Interview Host: Pete Peterson 

Pete Peterson

Pete Peterson is a leading national speaker and writer on issues related to civic participation, and the use of technology to make government more responsive and transparent. He was the first executive director of the bi-partisan organization, Common Sense California, which in 2010 joined with the Davenport Institute at the School of Public Policy to become the Davenport Institute for Public Engagement and Civic Leadership.

Peterson has co-created and currently co-facilitates the training seminar, "Public Engagement: The Vital Leadership Skill in Difficult Times" a program that has been attended by over 4,500 municipal officials, and he also helped to develop the program, "Leading Smart Communities," which explores the ways in which technology is changing local government processes. Peterson has served as the chair of the Governance Committee for the Public Interest Technology-University Network.

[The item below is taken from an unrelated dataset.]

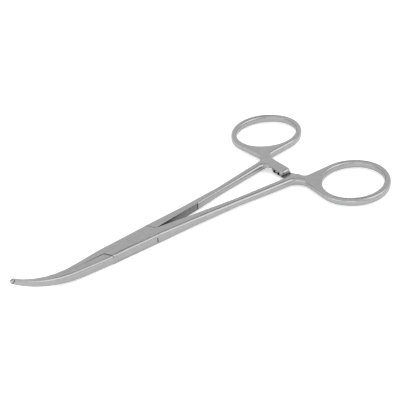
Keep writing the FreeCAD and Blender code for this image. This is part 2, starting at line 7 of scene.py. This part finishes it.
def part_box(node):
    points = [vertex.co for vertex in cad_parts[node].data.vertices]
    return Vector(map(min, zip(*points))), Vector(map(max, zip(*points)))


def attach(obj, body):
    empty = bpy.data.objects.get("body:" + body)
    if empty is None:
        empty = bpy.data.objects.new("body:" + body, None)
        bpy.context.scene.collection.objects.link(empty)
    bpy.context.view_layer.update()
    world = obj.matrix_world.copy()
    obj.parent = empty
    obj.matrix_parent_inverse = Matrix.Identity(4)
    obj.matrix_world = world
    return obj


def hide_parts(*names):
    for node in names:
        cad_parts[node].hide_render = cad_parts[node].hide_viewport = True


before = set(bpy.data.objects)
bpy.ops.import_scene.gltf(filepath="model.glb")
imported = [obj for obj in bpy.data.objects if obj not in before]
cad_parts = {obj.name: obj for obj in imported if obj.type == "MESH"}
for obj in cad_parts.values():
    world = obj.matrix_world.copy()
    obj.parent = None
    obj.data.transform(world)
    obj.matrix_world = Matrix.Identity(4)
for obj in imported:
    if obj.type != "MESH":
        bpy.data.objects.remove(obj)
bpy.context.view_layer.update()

bl_info = {
    "name": "Hemostat Forceps",
    "version": (1, 0, 0),
    "blender": (4, 5, 0),
    "location": "View3D > Sidebar > Forceps",
    "description": "Satin steel finish, studio and camera for curved hemostat forceps",
    "category": "Object",
}

MM = 0.001

# Each half's body, and which way along Y its shank faces the other one
HALVES = {"female_half": ("female", 1), "male_half": ("male", -1)}
PIN = "pivot_pin"
PIN_BODY = "female"
# Rear end of the box lock, where the ground flats and their painted shade begin
LOCK_END = 10.6 * MM
# A face points at the other shank when its normal has at least this share that way
FACING = 0.9

# Length of a polishing line, in widths of it
LINE_LENGTH = 25
# What two noise patterns average when they are added
NOISE_AVERAGE = 1.0
# How open a recess is where its painted shade is darkest and where it has none
PAINTED_SHADE_OPENNESS = (0.35, 0.95)
# Tone of the painted shade in the most closed-in recess, as a share of the plain
# steel's
PAINTED_SHADE_TONE = 0.5

# Point that the camera, the softboxes and the grey card face, halfway up the box lock
TARGET = Vector((33.446 * MM, 4.970 * MM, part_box(PIN)[1].z / 2))
# Softboxes: name, azimuth and elevation in degrees, width and height in metres, and the
# share that each takes of the studio's softbox power
SOFTBOXES = (
    ("right_softbox", 45, 41, 0.85, 0.6, 1.1),
    ("front_softbox", -36, 8, 0.5, 0.25, 1.7),
    ("left_softbox", -80, 8, 0.65, 0.25, 1.7),
)
SOFTBOX_DISTANCE = 0.9
# Grey card: azimuth and elevation in degrees, distance and size in metres
FLAG_AZIMUTH = 118
FLAG_ELEVATION = 54
FLAG_DISTANCE = 1.2
FLAG_SIZE = 0.5
# Side of the square floor in metres
FLOOR_SIZE = 6.0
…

Peterson writes widely on public engagement for a variety of major news outlets including the Wall Street Journal, Los Angeles Times, and San Francisco Chronicle, as well as numerous blogs. He contributed the chapter, "Place As Pragmatic Policy" to the edited volume, Why Place Matters: Geography, Identity, and Civic Life in Modern America (New Atlantis Books, 2014), and the chapter "Do-It Ourselves Citizenship" in the volume, Localism in the Mass Age (Wipf & Stock, 2018).

Peterson serves on the boards of the Jack Miller Center and the Los Angeles World Affairs Council, as well as the National Advisory Council for the Ashbrook Center, and on the Scholars Council for Braver Angels. He represents the School of Public Policy in the Public Interest Technology-University Network (PIT-UN).  Peterson has served as a member of the Commission on the Practice of Democratic Citizenship, organized by the American Academy of Arts & Sciences and the nonprofit, Sophos Africa. Peterson has served on the Leadership Council of the bipartisan reform organization, California Forward, and has been a public affairs fellow at The Hoover Institution.

Peterson was the Republican candidate for California Secretary of State in 2014.